Color flow penile Doppler imaging is the investigation of choice. Ultrasonography can help to identify and locate fistulas.
In patients with high-flow priapism, selective penile angiography may be required in order to identify the site of the fistula, or to confirm the location of a fistula identified by ultrasound. The fistula can then be closed by embolization.
Perform chest X-Ray or CT scan to identify a malignant and possible metastatic cause.
Treatment methods for priapism include:
Medical advice should be sought immediately for cases of erection beyond four hours. In sickle-cell anaemia guidelines recommend a conservative treatment approach of prompt initial rehydration. For others, orally administered pseudoephedrine and other sympathetomimmetic drugs may be effective, pseudoephedrine being an alpha-agonist agent that exerts a constriction effect on smooth muscle of corpora cavernosum, that in turn facilitates venous outflow. Otherwise, the therapy at this stage is to aspirate blood from the corpus cavernosum under local anaesthetic. If this is still insufficient, then intracavernosal injections of phenylephrine are administered.
Terbutaline being a beta-2 agonist causes smooth muscle relaxation; in priapism it probably acts by relaxation of the stretched corporeal smooth muscles, or increasing permeability of erectile cavernous tissue permitting easy flow of fluid from sinusoids into the venous system. In priapism, it was suggested to be administered orally.
Methylene blue is used intracavernously to treat priapism, but it should not be used in treatment of recurrent priapism or fibrosis because it can induce penile necrosis. Temporary blue discoloration of the penis is also of concern.

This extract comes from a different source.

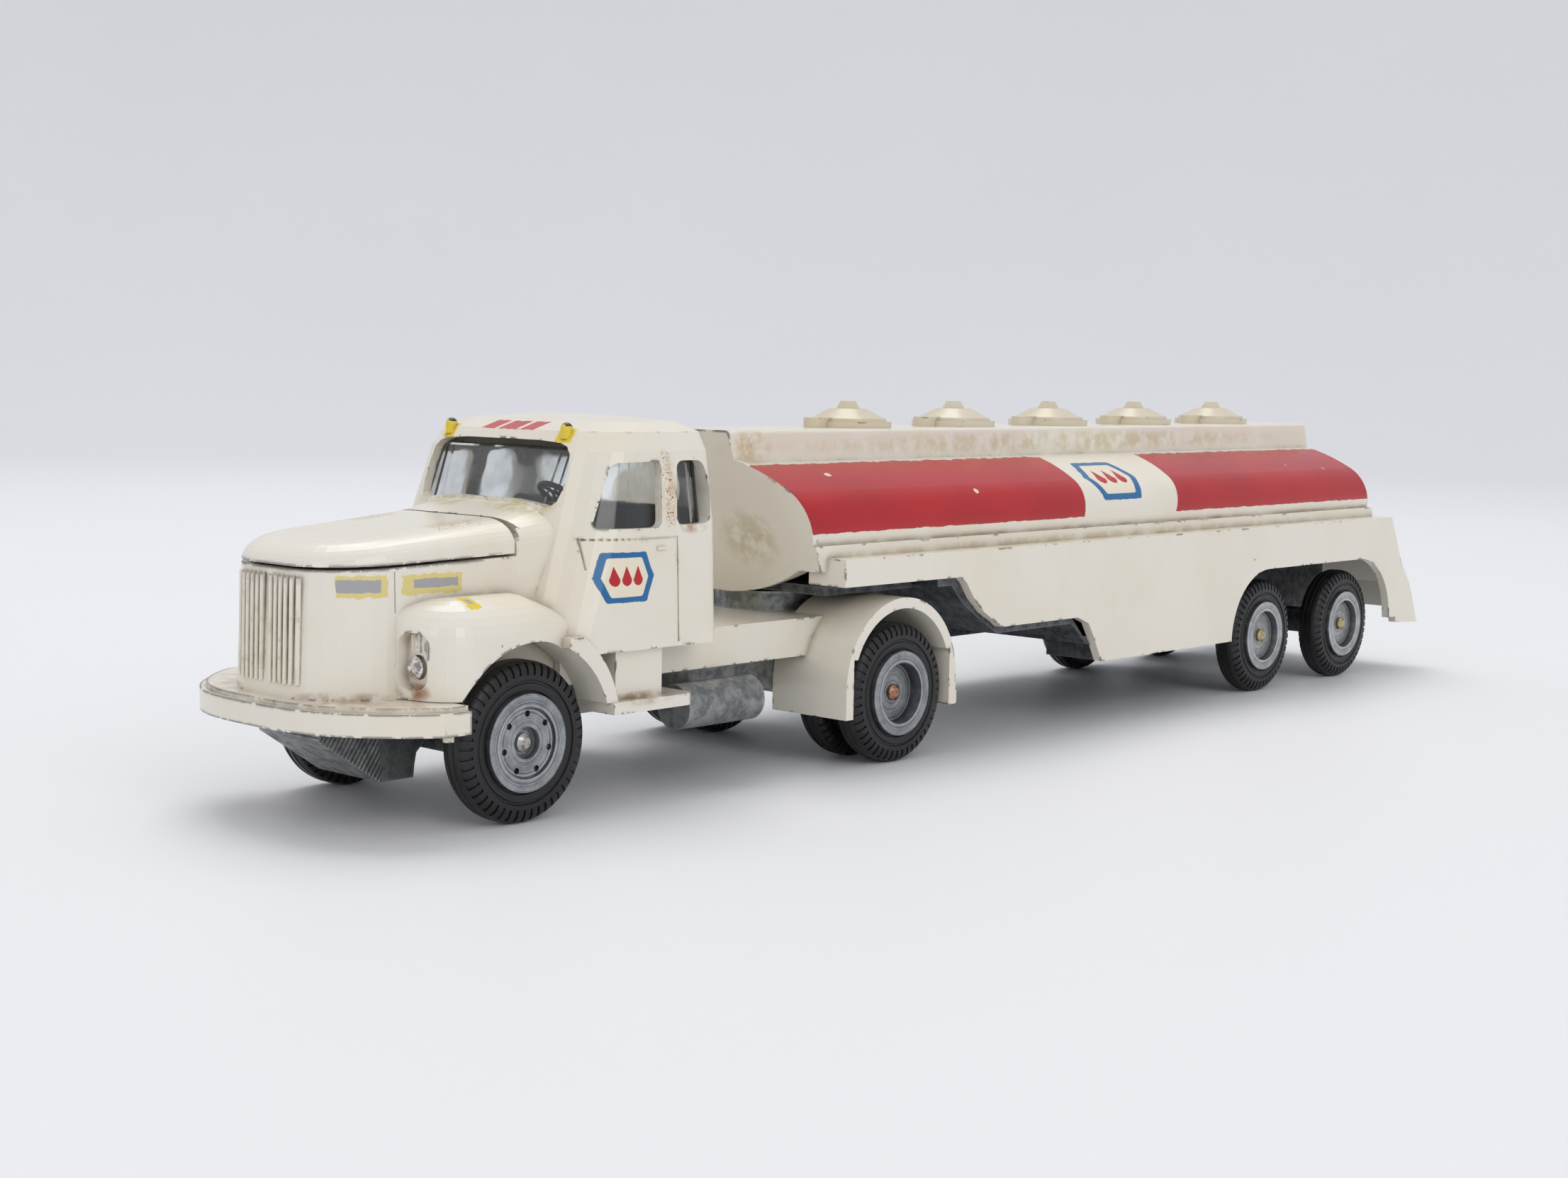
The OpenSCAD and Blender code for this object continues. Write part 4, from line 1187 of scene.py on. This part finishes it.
class Tractor:
    """The tractor unit: cab, bonnet, frame, base, interior and engine."""

    @staticmethod
    def cab_paint() -> Paint:
        """Gives the cab's enamel with its badges, worn side stripes, lamps and rust."""
        x = Axle.FRONT.value[0]
        yellow = srgb(232, 204, 60)
        pale_yellow = srgb(226, 210, 138)
        silver = srgb(168, 168, 170)
        seam = srgb(150, 146, 134)
        red = srgb(196, 44, 40)
        rust = srgb(150, 92, 34)
        return Paint(
            "cab_enamel",
            chips=0.34,
            flecks=0.035,
            grime_and_shade=0.75,
            markings=(
                Patch(
                    pale_yellow, (x + 16.4, 10, 29.6), (x + 23.2, 13.9, 32.3), 0.25, outside=True
                ),
                Patch(silver, (x + 17.2, 10, 30.2), (x + 22.4, 13.9, 31.8), 0.12, outside=True),
                Patch(pale_yellow, (x + 5.2, 10, 29.7), (x + 14.4, 14.6, 32.2), 0.3, outside=True),
                Patch(silver, (x + 5.8, 10, 30.5), (x + 12.6, 14.8, 31.6), 0.12, outside=True),
                Patch(seam, (x + 15.35, 11, 27.6), (x + 15.5, 14, 32.7), 0.02, outside=True),
                Patch(yellow, (x + 6.7, 16.6, 28), (x + 8.7, 19.6, 29.6), 0.2),
                Patch(silver, (x + 7.2, 17.3, 28), (x + 8.2, 18.7, 29.8), 0.2),
                Patch(yellow, (x - 14.9, 10.6, 48.2), (x - 12.4, 13.3, 50.9), 0.18),
                Patch(srgb(52, 50, 48), (x - 15.2, 11.2, 50.35), (x - 13.2, 12.9, 51.5), 0.12),
                Patch(red, (x - 17.4, -1, 49.65), (x - 12.8, 1.8, 50.7), 0.06),
                Patch(red, (x - 17.4, 2.6, 49.65), (x - 12.8, 5.4, 50.7), 0.06),
                Patch(rust, (x - 25.1, 18, 37.2), (x - 23.6, 21.6, 46.8), 0.5, 0.35),
                Stain((x - 24.3, 19.8, 41.5), (2.6, 3, 7), srgb(196, 150, 80), 0.5),
                Stain((x - 28.5, 20.8, 37.0), (3.2, 2, 1.2), rust, 0.7),
                Stain((x - 9.0, 8.0, 39.8), (4, 9, 1.6), srgb(190, 176, 120), 0.6),
                Stain((x + 14.6, 16, 18.0), (2.4, 3.4, 1.4), rust, 0.9),
                Stain((x + 20.0, 9, 17.2), (7, 7, 1.1), srgb(146, 108, 66), 0.7),
                Badge((x - 16.0, 21.5, 30.8), (0.0, 1.0), 4.85, 3.3, 17.0),
            ),
            worn=(
                Worn((x + 2, 0, 31.2), (x + 27, 16, 33.8), 0.55),
                Worn((x - 5, 0, 50), (x - 40, 25, 54), 0.2),
            ),
        )

    def dress(self, shop: Paintshop) -> None:
        """Dresses the tractor's CAD nodes.

        Args:
            shop: The paintshop.
        """
        x = Axle.FRONT.value[0]
        shop.dress(self.cab_paint(), "cab_shell")
        lid = Paint(
            "lid_enamel",
            chips=0.42,
            flecks=0.015,
            grime_and_shade=0.4,
            markings=(
                Patch(srgb(176, 138, 74), (x - 0.9, 6.4, 35.4), (x + 6.6, 10.8, 38.6), 0.5, 0.28),
                Stain((x + 2.6, 8.4, 37.0), (5, 3.4, 2.4), srgb(206, 184, 132), 0.55),
            ),
            worn=(Worn((x + 4, 0, 32.0), (x + 27, 16, 34.6), 0.5),),
        )
        shop.dress(lid, "bonnet_lid")
        frame_paint = Paint(
            "frame_enamel",
            chips=0.28,
            flecks=0.03,
            grime_and_shade=0.8,
            markings=(
                Stain((x - 19, 20, 14.4), (8, 4, 1.2), srgb(150, 120, 72), 0.75),
                Stain((x + 20, 8, 16.9), (9, 16, 0.7), srgb(170, 140, 96), 0.55),
            ),
            worn=(Worn((x + 10, 0, 13), (x + 29, 25, 18), 0.62),),
        )
        shop.dress(frame_paint, "chassis_frame")
        zinc = CastMetal("bare_zinc_skin", srgb(152, 155, 154), srgb(112, 116, 118), ribs=True)
        shop.dress(zinc, "tractor_base", "fifth_wheel_plate")
        shop.dress(ClearPlastic("glazing_clear", (0.88, 0.9, 0.9)), "cab_glazing")
        interior = Plastic("interior_grey", srgb(84, 82, 80), 0.55)
        shop.dress(interior, "seat_unit", "dashboard", "steering_column")
        shop.dress(Plastic("wheel_black", srgb(28, 28, 29), 0.4), "steering_wheel")
        engine = Plastic("engine_silver_skin", srgb(176, 178, 180), 0.38, 0.35)
        shop.dress(engine, "engine_block", "cooling_fan")
        shop.dress(STEEL, "bonnet_hinge_pin", "base_rivets", "front_axle_pin")
        shop.dress(PinMetal("copper_wire", srgb(168, 126, 104)), "rear_axle_pin")
        for side in Side:
            Headlamp(side).build(shop)


@dataclass
class Trailer:
    """The tank trailer: shell, hatches, base and kingpin."""

    front: float = 50.9
    tail: float = -116.6
    lean: float = 0.33

    def dress(self, shop: Paintshop) -> None:
        """Dresses the trailer's CAD nodes.

        Args:
            shop: The paintshop.
        """
        bulkhead_tint = srgb(176, 160, 104)
        spot = srgb(228, 218, 196)
        tank = Paint(
            "tank_enamel",
            chips=0.3,
            flecks=0.02,
            grime_and_shade=0.6,
            markings=(
                Panel(self.front, -18.0, self.lean, -0.15),
                Panel(-46.2, self.tail, -0.25, self.lean),
                Badge((-29.8, 17.0, 41.0), (-0.69, 0.724), 7.6, 4.8, 8.5),
                Fleck((39.5, 13.4, 42.8), 0.62, spot),
                Fleck((9.7, 18.5, 39.8), 0.5, spot),
                Fleck((-92.0, 15.5, 41.6), 0.45, srgb(214, 120, 112)),
                Fleck((-104.0, 17.0, 40.9), 0.5, srgb(214, 120, 112)),
                # A darker, yellower tint over the lower front bulkhead.
                Stain((51.5, 8, 30), (3, 9, 9), bulkhead_tint, 0.7),
                Stain((50.5, 7, 47), (5, 8, 3.6), srgb(196, 170, 110), 0.7),
                Stain((-30, 8.4, 46.8), (90, 1.6, 2.4), srgb(204, 188, 142), 0.7),
                Stain((-20, 21, 31.3), (90, 4, 1.2), srgb(206, 194, 158), 0.6),
            ),
            worn=(
                Worn((46, 17, 22), (50, 26, 32), 0.3),
                Worn((44, 0, 47), (56, 10, 51), 0.3),
            ),
        )
        shop.dress(tank, "tank_shell")
        domes = Paint(
            "hatch_skin",
            tint=srgb(216, 206, 184),
            chips=0.05,
            flecks=0.0,
            grime_and_shade=0.7,
            metal=srgb(150, 132, 100),
        )
        shop.dress(domes, "hatch_domes")
        base = CastMetal("base_casting", srgb(96, 99, 103), srgb(62, 65, 69), 0.5, 0.08, 0.5)
        shop.dress(base, "trailer_base")
        shop.dress(STEEL, "trailer_rivets", "kingpin")
        brass = PinMetal("brass_wire", srgb(190, 174, 132))
        shop.dress(brass, "trailer_front_axle_pin", "trailer_rear_axle_pin")


@dataclass
class Wheels:
    """All the lorry's wheels, with a tyre built for each CAD tyre."""

    front_middle: float = 17.9
    drive_middle: float = 21.7
    twin_pitch: float = 7.4
    trailer_middle: float = 19.8

    def build(self, shop: Paintshop) -> None:
        """Builds the tyres and dresses the hubs.

        Args:
            shop: The paintshop.
        """
        for side in Side:
            label = side.name.lower()
            front = f"front_{label}"
            self.single(shop, front, front + "_wheel", Axle.FRONT, self.front_middle * side.value)
            body = f"rear_{label}_wheels"
            outer = self.drive_middle * side.value
            inner = (self.drive_middle - self.twin_pitch) * side.value
            Tyre(f"rear_{label}_outer_tyre", body, Axle.DRIVE, outer).build(shop)
            Tyre(f"rear_{label}_inner_tyre", body, Axle.DRIVE, inner).build(shop)
            shop.dress(self.metal(Axle.DRIVE), f"rear_{label}_hub")
            for axle, row in ((Axle.BOGIE_FRONT, "front"), (Axle.BOGIE_REAR, "rear")):
                stem = f"trailer_{row}_{label}"
                self.single(shop, stem, stem + "_wheel", axle, self.trailer_middle * side.value)

    def single(self, shop: Paintshop, stem: str, body: str, axle: Axle, middle: float) -> None:
        """Builds one tyre and dresses its hub.

        Args:
            shop: The paintshop.
            stem: The start of the wheel's node names.
            body: The body that it rides on.
            axle: Its axle.
            middle: The y of the tyre's middle.
        """
        Tyre(stem + "_tyre", body, axle, middle).build(shop)
        shop.dress(self.metal(axle), stem + "_hub")

    @staticmethod
    def metal(axle: Axle) -> TurnedMetal:
        """Gives the hubs' metal for an axle."""
        name = f"hub_{axle.name.lower()}"
        if axle in (Axle.FRONT, Axle.DRIVE):
            return TurnedMetal(name, axle, srgb(182, 185, 187), srgb(118, 122, 126), 0.42)
        return TurnedMetal(name, axle, srgb(206, 208, 208), srgb(140, 143, 146), 0.3)


# ---------- studio ----------


@dataclass
class Studio:
    """A pale floor that rises into a round backdrop, soft lights and the camera."""

    flat_radius: float = 1.0
    wall_radius: float = 1.7
    wall_height: float = 1.5
    wall_steps: int = 16
    azimuth: float = 132.397
    elevation: float = 5.717
    roll: float = 1.004
    lens: float = 50.02
    eye: Point = (284.5, 228.61, 58.14)

    def build(self) -> None:
        """Builds the floor, the lights and the camera."""
        self.build_camera()
        self.build_floor()
        self.build_lights()

    def build_floor(self) -> None:
        """Spins the floor and backdrop from one rounded profile."""
        shape = bmesh.new()
        bend = self.wall_radius - self.flat_radius
        outline = [(0.0, 0.0), (self.flat_radius, 0.0)]
        for step in range(1, self.wall_steps + 1):
            angle = math.pi / 2 * step / self.wall_steps
            reach = self.flat_radius + bend * math.sin(angle)
            outline.append((reach, bend * (1 - math.cos(angle))))
        outline.append((self.wall_radius, self.wall_height))
        points = [shape.verts.new((r, 0, z)) for r, z in outline]
        edges = [shape.edges.new(pair) for pair in zip(points, points[1:])]
        bmesh.ops.spin(
            shape,
            geom=points + edges,
            cent=(0, 0, 0),
            axis=(0, 0, 1),
            angle=math.tau,
            steps=96,
            use_merge=True,
        )
        bmesh.ops.remove_doubles(shape, verts=shape.verts, dist=1e-6)
        bmesh.ops.recalc_face_normals(shape, faces=shape.faces)
        if sum(face.normal.z for face in shape.faces) < 0:
            bmesh.ops.reverse_faces(shape, faces=shape.faces)
        mesh = bpy.data.meshes.new("studio_floor")
        shape.to_mesh(mesh)
        shape.free()
        mesh.polygons.foreach_set("use_smooth", [True] * len(mesh.polygons))
        material, graph, shader = open_material("studio_white")
        tone = graph.noise(read_place(graph).vector, 0.004, 2.0)
        colour = graph.mix(tone, srgb(236, 237, 240), srgb(240, 241, 244))
        graph.feed(shader.inputs["Base Color"], colour)
        shader.inputs["Roughness"].default_value = 0.5
        shader.inputs["Specular IOR Level"].default_value = 0.25
        mesh.materials.append(material)
        floor = bpy.data.objects.new("studio_floor", mesh)
        bpy.context.scene.collection.objects.link(floor)

    def build_lights(self) -> None:
        """Adds the soft overhead light, the side fills and the surrounding light."""
        self.area("overhead", (-0.2, -0.35, 1.15), (0.0, 0.0, 0.0), 0.8, 5.4)
        self.area("left_fill", (0.35, 1.25, 0.75), (0.0, 0.0, 0.03), 0.7, 3.2)
        self.area("front_fill", (1.3, 0.1, 0.6), (0.05, 0.0, 0.03), 0.4, 0.9)
        world = bpy.data.worlds.new("studio_world")
        world.use_nodes = True
        sky = world.node_tree.nodes["Background"]
        sky.inputs["Color"].default_value = (0.97, 0.98, 1.0, 1.0)
        sky.inputs["Strength"].default_value = 0.68
        bpy.context.scene.world = world

    @staticmethod
    def area(name: str, place: Point, target: Point, size: float, power: float) -> None:
        """Adds a square area light.

        Args:
            name: The light's name.
            place: Where it hangs, in metres.
            target: The point that it faces, in metres.
            size: The length of its sides, in metres.
            power: Its power, in watts.
        """
        data = bpy.data.lights.new(name, "AREA")
        data.shape = "SQUARE"
        data.size = size
        data.energy = power
        data.color = (1.0, 0.985, 0.96)
        light = bpy.data.objects.new(name, data)
        light.location = place
        light.rotation_euler = (Vector(target) - Vector(place)).to_track_quat("-Z", "Y").to_euler()
        bpy.context.scene.collection.objects.link(light)

    def build_camera(self) -> None:
        """Adds the camera and shows colours plainly."""
        turn, lift, tilt = (math.radians(a) for a in (self.azimuth, self.elevation, self.roll))
        level = Vector((math.sin(turn), -math.cos(turn), 0.0))
        back = level * math.cos(lift) + Vector((0, 0, math.sin(lift)))
        right = (-back).cross(Vector((0, 0, 1))).normalized()
        up = right.cross(-back)
        across = right * math.cos(tilt) + up * math.sin(tilt)
        upward = up * math.cos(tilt) - right * math.sin(tilt)
        data = bpy.data.cameras.new("studio_camera")
        data.lens = self.lens
        data.sensor_width = 36.0
        data.sensor_fit = "HORIZONTAL"
        data.clip_start = 0.01
        camera = bpy.data.objects.new("studio_camera", data)
        axes = Matrix((across, upward, back)).transposed().to_4x4()
        camera.matrix_world = Matrix.Translation(Vector(self.eye) * MM) @ axes
        bpy.context.scene.collection.objects.link(camera)
        bpy.context.scene.camera = camera
        bpy.context.scene.view_settings.view_transform = "Standard"


def main() -> None:
    """Builds the studio and the lorry's looks."""
    logging.basicConfig(level=logging.INFO, format="%(name)s: %(message)s")
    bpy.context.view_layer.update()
    Studio().build()
    shop = Paintshop()
    Tractor().dress(shop)
    Trailer().dress(shop)
    Wheels().build(shop)
    bpy.context.view_layer.update()


if __name__ == "__main__":
    main()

If aspiration fails and tumescence recurs, surgical shunts are next attempted. This attempt to reverse the priapic state by shunting blood from the rigid corpora cavernosa into the corpus spongiosum (which contains the glans and the urethra). Distal shunts are the first step, followed by more proximal shunts.
As the complication of shortened, indurated and non-erectile penis is high in prolonged priapism, early penile prosthesis implantation can be performed. Apart from early resumption of sexual activity, early implantation can avoid the formation of dense fibrosis and hence a shortened penis.
6 Risks and Complications
There are several complications associated with priapism.
Because ischemic priapism causes the blood to remain in the penis for unusually long periods of time, the blood becomes deprived of oxygen and can cause damage to the penile tissue itself.
Should the penile tissue become damaged, it can further result in erectile dysfunction or disfigurement of the penis.
In extreme cases, if the penis suffers from severe vascular disease, the priapism can result in penile gangrene.